Gov. Cooper's office says he won't announce what this school year will look like on Wednesday, as previously expected.

CHARLOTTE, N.C. — North Carolina Governor Roy Cooper's administration backtracked late Tuesday night, saying Gov. Cooper will not announce how statewide K-12 public schools will open this coming school year on Wednesday, as originally expected. 

The new development comes after the governor's office said in a release back on June 8 that a decision about the 2020-21 school year would come on Wednesday, July 1. 

RELATED: Final plan for reopening South Carolina schools released

In the June 8 release, the state's Department of Health and Human Services shared guidance to re-open public schools. It told school districts to plan for reopening under three different scenarios: 

  • Plan A: Minimal Social Distancing 
  • Plan B: Moderate Social Distancing
  • Plan C: Remote Learning Only 

Minimal social distancing could look a lot like normal instruction in class.

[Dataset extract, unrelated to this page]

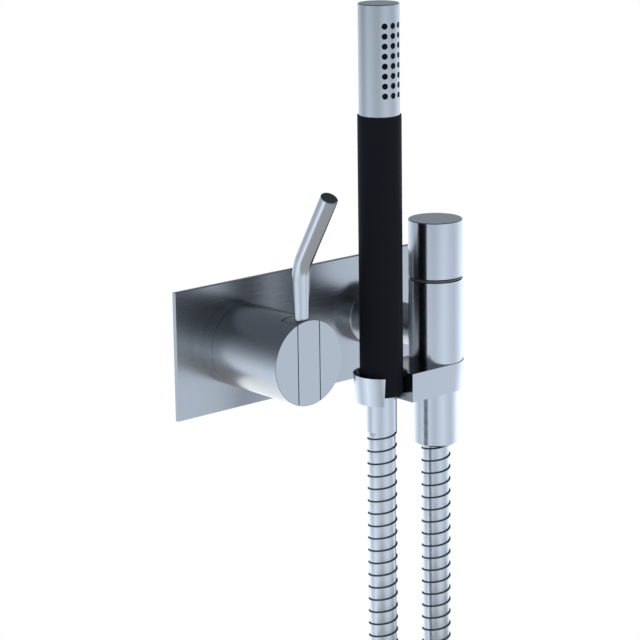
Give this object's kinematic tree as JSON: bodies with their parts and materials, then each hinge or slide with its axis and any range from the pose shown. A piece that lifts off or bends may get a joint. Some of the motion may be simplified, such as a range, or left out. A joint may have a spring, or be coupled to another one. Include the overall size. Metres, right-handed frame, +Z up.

Moderate social distancing could look like what some other cities, including Cincinnati, decided on — a mix of classroom instruction and remote learning. 

The Governor's Office did not explain why a decision would not be made on Wednesday, as originally planned. 

CMS School Board is scheduled to hold a special meeting on Wednesday at 7 p.m. to discuss the 2020-21 school year. 

It's unlikely that a vote on a plan would be made without the governor's decision first.